#### Materials provided
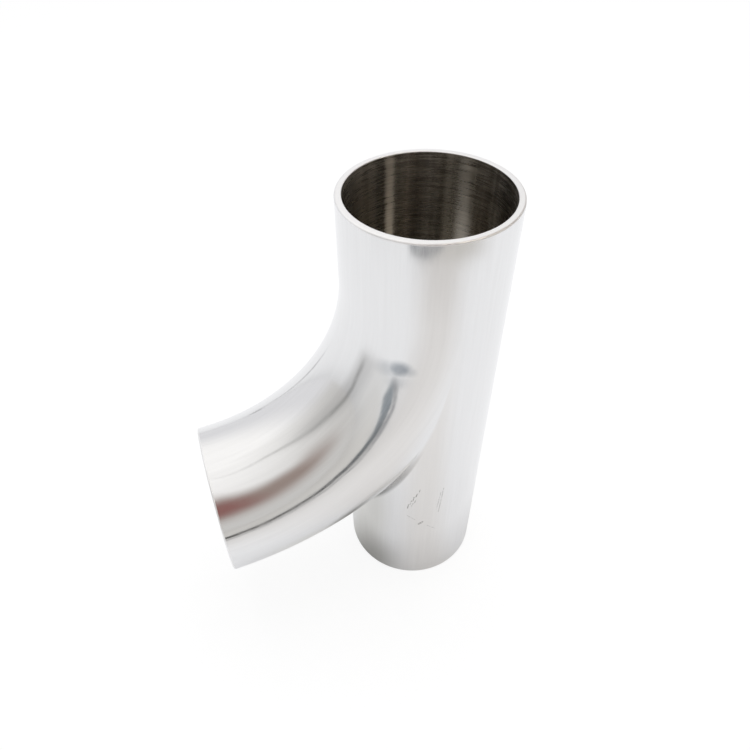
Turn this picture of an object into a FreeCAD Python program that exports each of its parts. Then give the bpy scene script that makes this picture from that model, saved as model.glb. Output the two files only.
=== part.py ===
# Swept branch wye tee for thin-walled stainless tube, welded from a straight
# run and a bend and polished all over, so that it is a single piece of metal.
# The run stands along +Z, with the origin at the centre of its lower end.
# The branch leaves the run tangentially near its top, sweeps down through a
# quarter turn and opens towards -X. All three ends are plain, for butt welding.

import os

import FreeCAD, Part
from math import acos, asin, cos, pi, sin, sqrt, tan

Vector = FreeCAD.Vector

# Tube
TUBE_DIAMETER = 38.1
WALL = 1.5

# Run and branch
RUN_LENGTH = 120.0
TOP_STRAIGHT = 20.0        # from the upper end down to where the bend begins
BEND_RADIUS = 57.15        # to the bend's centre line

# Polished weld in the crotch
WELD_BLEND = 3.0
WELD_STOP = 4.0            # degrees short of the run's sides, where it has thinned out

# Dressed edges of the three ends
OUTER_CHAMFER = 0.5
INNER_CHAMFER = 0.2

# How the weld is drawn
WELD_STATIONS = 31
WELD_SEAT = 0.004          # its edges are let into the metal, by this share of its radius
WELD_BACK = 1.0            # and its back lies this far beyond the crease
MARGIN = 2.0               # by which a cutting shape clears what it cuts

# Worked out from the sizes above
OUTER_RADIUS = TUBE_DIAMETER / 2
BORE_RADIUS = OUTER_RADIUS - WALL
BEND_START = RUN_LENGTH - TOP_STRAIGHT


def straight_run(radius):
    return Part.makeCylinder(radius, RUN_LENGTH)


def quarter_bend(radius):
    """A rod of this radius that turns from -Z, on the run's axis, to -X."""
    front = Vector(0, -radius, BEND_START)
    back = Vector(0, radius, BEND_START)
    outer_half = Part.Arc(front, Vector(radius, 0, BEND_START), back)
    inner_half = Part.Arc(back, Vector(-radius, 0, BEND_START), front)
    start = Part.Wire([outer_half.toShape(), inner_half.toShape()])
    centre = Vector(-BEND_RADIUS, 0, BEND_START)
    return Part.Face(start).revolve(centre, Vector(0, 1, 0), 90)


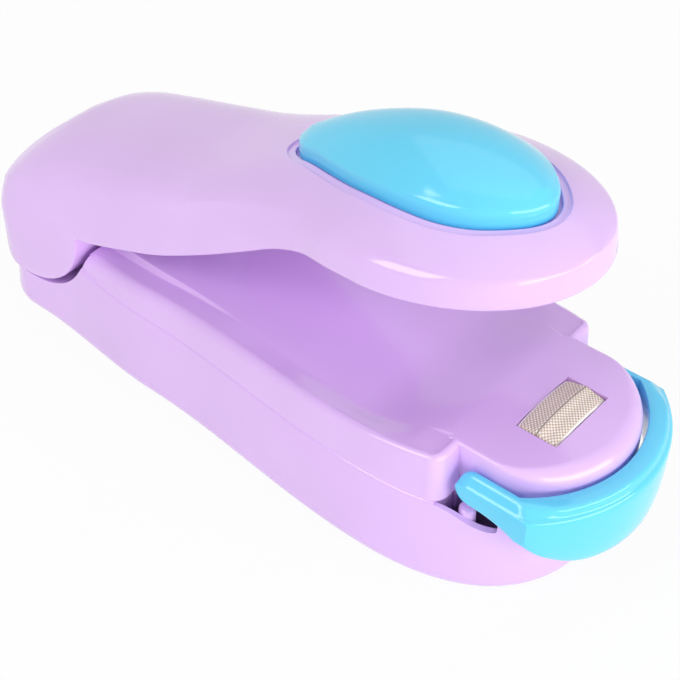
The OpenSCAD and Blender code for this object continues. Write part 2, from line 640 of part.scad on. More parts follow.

#### Problem requirements
Set down all of the data above, word for word.

#### Exercise result
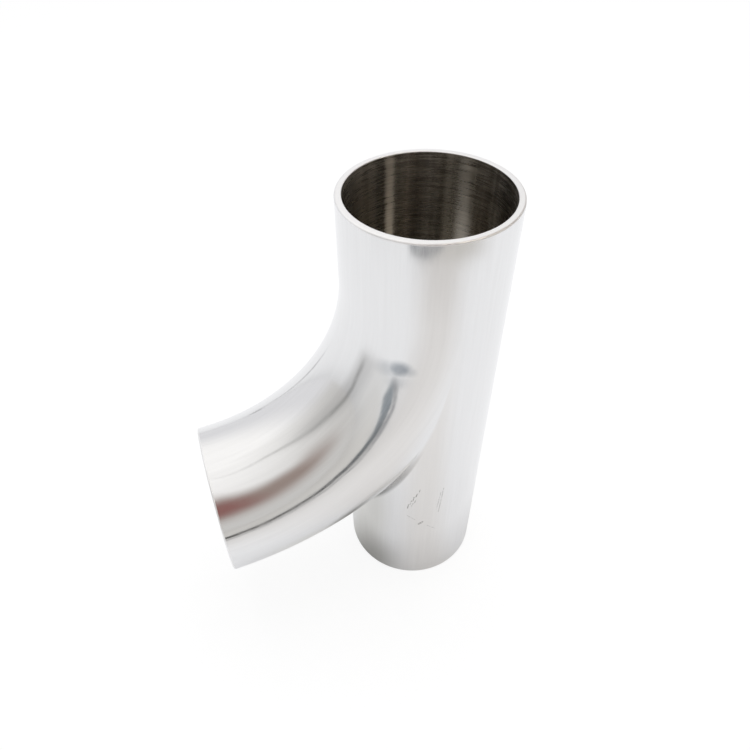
Turn this picture of an object into a FreeCAD Python program that exports each of its parts. Then give the bpy scene script that makes this picture from that model, saved as model.glb. Output the two files only.
=== part.py ===
# Swept branch wye tee for thin-walled stainless tube, welded from a straight
# run and a bend and polished all over, so that it is a single piece of metal.
# The run stands along +Z, with the origin at the centre of its lower end.
# The branch leaves the run tangentially near its top, sweeps down through a
# quarter turn and opens towards -X. All three ends are plain, for butt welding.

import os

import FreeCAD, Part
from math import acos, asin, cos, pi, sin, sqrt, tan

Vector = FreeCAD.Vector

# Tube
TUBE_DIAMETER = 38.1
WALL = 1.5

# Run and branch
RUN_LENGTH = 120.0
TOP_STRAIGHT = 20.0        # from the upper end down to where the bend begins
BEND_RADIUS = 57.15        # to the bend's centre line

# Polished weld in the crotch
WELD_BLEND = 3.0
WELD_STOP = 4.0            # degrees short of the run's sides, where it has thinned out

# Dressed edges of the three ends
OUTER_CHAMFER = 0.5
INNER_CHAMFER = 0.2

# How the weld is drawn
WELD_STATIONS = 31
WELD_SEAT = 0.004          # its edges are let into the metal, by this share of its radius
WELD_BACK = 1.0            # and its back lies this far beyond the crease
MARGIN = 2.0               # by which a cutting shape clears what it cuts

# Worked out from the sizes above
OUTER_RADIUS = TUBE_DIAMETER / 2
BORE_RADIUS = OUTER_RADIUS - WALL
BEND_START = RUN_LENGTH - TOP_STRAIGHT


def straight_run(radius):
    return Part.makeCylinder(radius, RUN_LENGTH)


def quarter_bend(radius):
    """A rod of this radius that turns from -Z, on the run's axis, to -X."""
    front = Vector(0, -radius, BEND_START)
    back = Vector(0, radius, BEND_START)
    outer_half = Part.Arc(front, Vector(radius, 0, BEND_START), back)
    inner_half = Part.Arc(back, Vector(-radius, 0, BEND_START), front)
    start = Part.Wire([outer_half.toShape(), inner_half.toShape()])
    centre = Vector(-BEND_RADIUS, 0, BEND_START)
    return Part.Face(start).revolve(centre, Vector(0, 1, 0), 90)


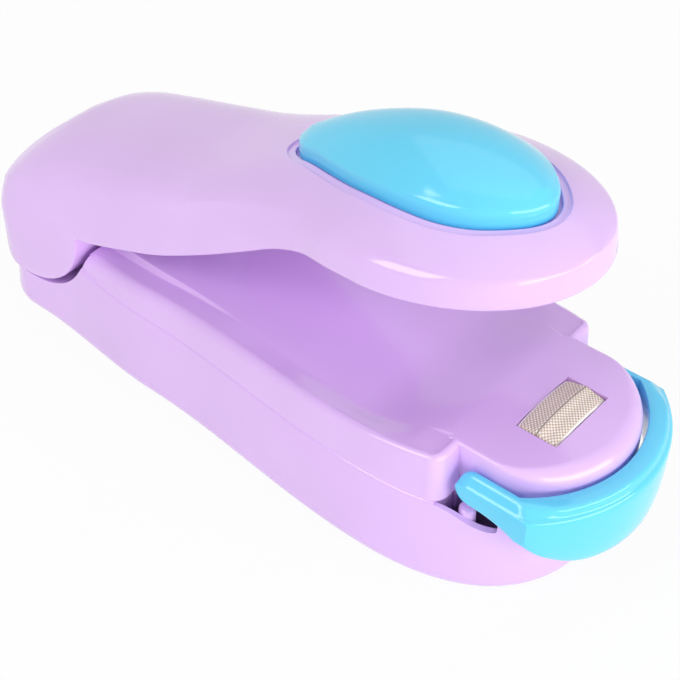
The OpenSCAD and Blender code for this object continues. Write part 2, from line 640 of part.scad on. More parts follow.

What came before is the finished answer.